Click here to be taken to the new web archives of this list; it includes all the mails that are in this frozen archive plus all new mails that have been sent to the list since it was migrated to the new archives.

From: Jeff Squyres (jsquyres_at_[hidden])
Date: 2007-10-22 20:19:20


On Oct 22, 2007, at 3:06 PM, Brad Penoff wrote:

> We had some questions about the best way to make use of Open MPI's
> features for a new BTL... the general theme is making use of the
> opal_event's versus a btl_progress function. When is it best to do
> one versus the other?

In our Paris engineering meeting, we had a lengthy discussion about a
related topic. The end result of our conversation will result in a
few things:

- We'll be updating libevent in the not-distant future (see previous
mail today about that)
- After updating libevent, we'll be updating to use the more modern
epoll (and friends) interfaces. They're manually disabled [with good
reason] in our libevent for reasons that are too boring to describe
(but I can if you care).
- BTLs with a device under them are free to use libevent for fd-based
progress and/or a progress function. Software layers without
underlying devices should not use progress functions.
- We'll eventually be adding a blocking interface to the BTLs. More
info TBD on that.

> We are working on several designs for an SCTP BTL for Open MPI. The
> familiar one is to use "TCP-style" one-to-one sockets, which have a
> socket per endpoint pair, just like the TCP BTL does now. However, a
> more unfamiliar one is to use a single "UDP-style" one-to-many socket
> per BTL. To illustrate, pretend you have 3 processes... each process
> only has one socket upon which connections are established, messages
> are sent, and messages are received to/from the other two processes.
> It is this design that currently we have some questions about....
>
> So far, we have not been implementing our own btl_progress function.
> This means that within opal_progress(), poll() is called based on the
> opal events registered within the BTL. Like TCP, for example, when an
> MPI_Send happens, the endpoint_send_event is added and POLLOUT is
> added for this socket for a given endpoint. Since MPI_Send is
> blocking, it doesn't really matter that this socket is used for other
> btl_endpoints because it is the only endpoint with an opal event for
> sending added. However, this is not the case with non-blocking...
>
> When we have multiple outstanding non-blocking requests to different
> endpoints, we have to queue them since the endpoints share the same
> one-to-many socket and events are associated with a single
> btl_endpoint.
>
>> From proc C, say we have this pseudo code running:
> iSend(proc A)
> iSend(proc B)
> Waitall()
>
> Within Waitall, our current design using opal events has the iSend to
> proc A eventually complete but prior to this, the iSend to proc B
> can't start until proc A's is done. We currently queue the endpoints
> waiting for the poll() POLLOUT event and dequeue from this queue when
> the event from proc A's endpoint is deleted (and add proc B's endpoint
> to the POLLOUT event).
>
> Can you think of a way using the existing framework to eliminate the
> restriction of the send to proc B having to complete prior to the send
> to proc B starting?

I assume you meant "send to proc *A* having to complete..."
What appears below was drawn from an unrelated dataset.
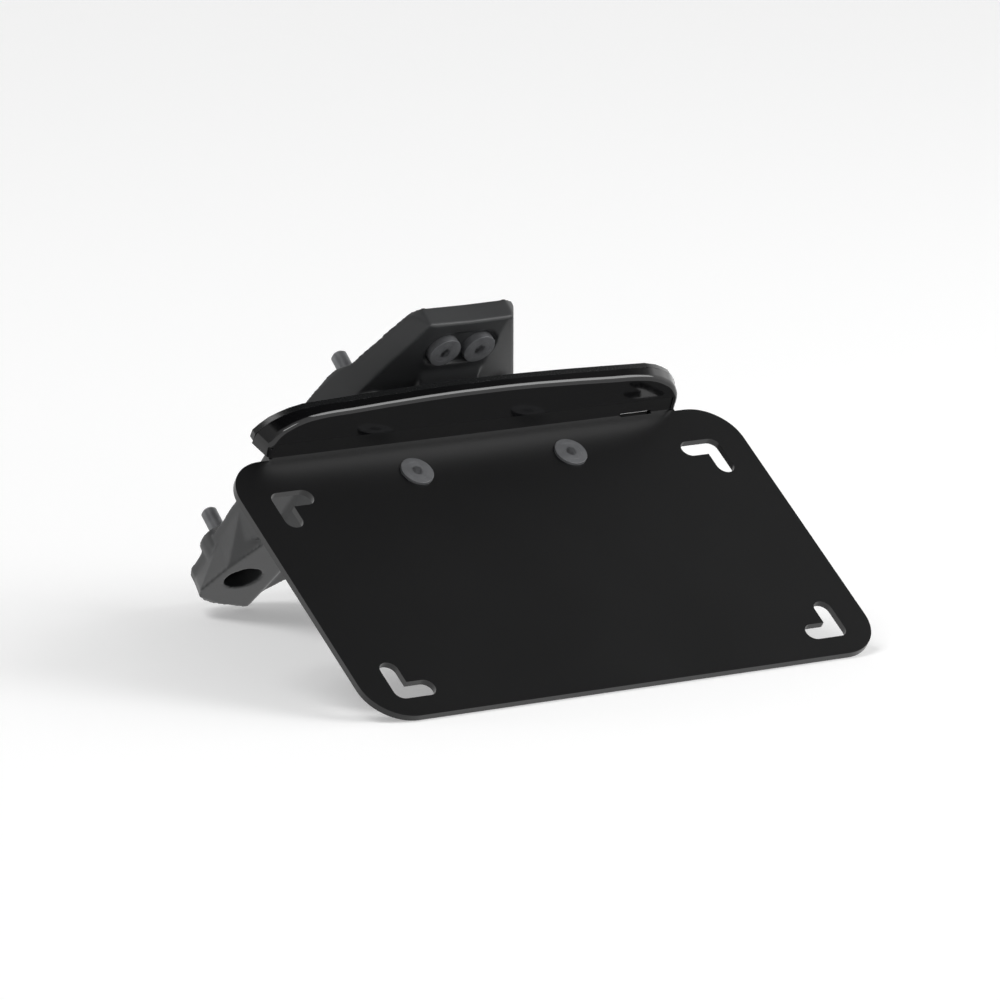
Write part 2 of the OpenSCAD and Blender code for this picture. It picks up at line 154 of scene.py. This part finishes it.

> We were trying to use the existing framework but for our case, it
> may make more sense to implement our own btl_progress function
> since poll() doesn't really make sense for a single socket
> anyway... Do you think that would be best?

I guess I don't quite understand -- are you saying that you can have
2 concurrent writes occurring on the same socket to 2 different
destinations?

If so, and if libevent doesn't match the SCTP paradigm, then I say:
sure, write your own progress function.

George: can you confirm / deny?

> We noticed that mca_bml_r2_progress calls btl_progress[i]() which is
> set in mca_bml_r2_add_procs if NULL !=
> btl->btl_component->btl_progress. Is there an example of a btl that
> implements its own btl_progress function? I just want to make sure
> this is even a possibility before traveling down this path... and
> maybe learn from others prior.

The openib btl has its own progress function.

-- 
Jeff Squyres
Cisco Systems